Mona has her 4 year olds work on long term book making projects that include scribble drawings with dictations. Children are indeed natural storytellers, and scribbling is how their visual story telling begins.

No study of scribbling would be complete without mention of Rhoda Kellogg. Kellogg was a pioneer in the study of analyzing children’s art. Over the course of 20 years, Rhoda Kellogg collected and analyzed over 1 million children’s drawings from children ages 2-8. In 1967, she published an archive of 8000 drawings of children ages 24-40 months, focusing on scribbling and the early “ages and stages” of child development. Kellogg concluded that children need plenty of time for free drawing and scribbling to develop the symbols that will later become the basis for all writing and drawing. Before Kellogg, scribbles were considered nonsense. Children were discouraged or even forbidden from scribbling, and encouraged to copy adult models (sounds ghastly and misguided, but this shows how far we’ve come in understanding child development.).

Stages of Scribble
Here's something creative to do with scribble drawings - check out the "Stages of Scribbles" created by children at the Alpert Jewish Community Center in Long Beach, CA. Assistant Director, Alayna Cosores, asked teachers to contribute examples of scribbles and compiled them into an Ages & Stages frame that hangs in their Early Childhood Office. Not only is it colorful and fun to look at, "Stages of Scribble" reminds parents that scribbling is an important process to encourage at home. Why not try something like this in your own center, it costs so little to put together and will provide years of stimulating conversation.
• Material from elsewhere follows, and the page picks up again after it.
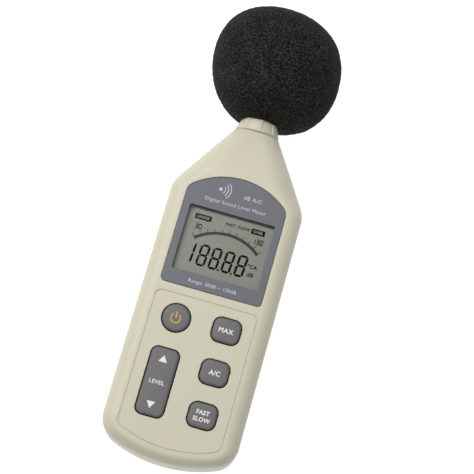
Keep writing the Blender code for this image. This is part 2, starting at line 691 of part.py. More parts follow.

Last but not least, scribbling is not just for kids…it can also be liberating for adults! Scribbling is a physical process that emphasizes freedom of movement. It can help us relax and get into the sensory mode of our bodies as well as the creative, right hemisphere of our brain. With this in mind, I often begin Teacher Trainings with some form of a scribble warm-up. My favorite is a paired up exercise called a “Scribble Chase.” Click here for the printable lesson plan from my book Smart Art Ideas 2. While the original lesson plan used Colorations® Liquid Watercolor for the top layer, I’ve come to enjoy it even more using Colorations® No-Drip Foam Paint

Scribbling is it’s a great way to energize a room.  I suggest you try “grown-up” scribbling sometime soon.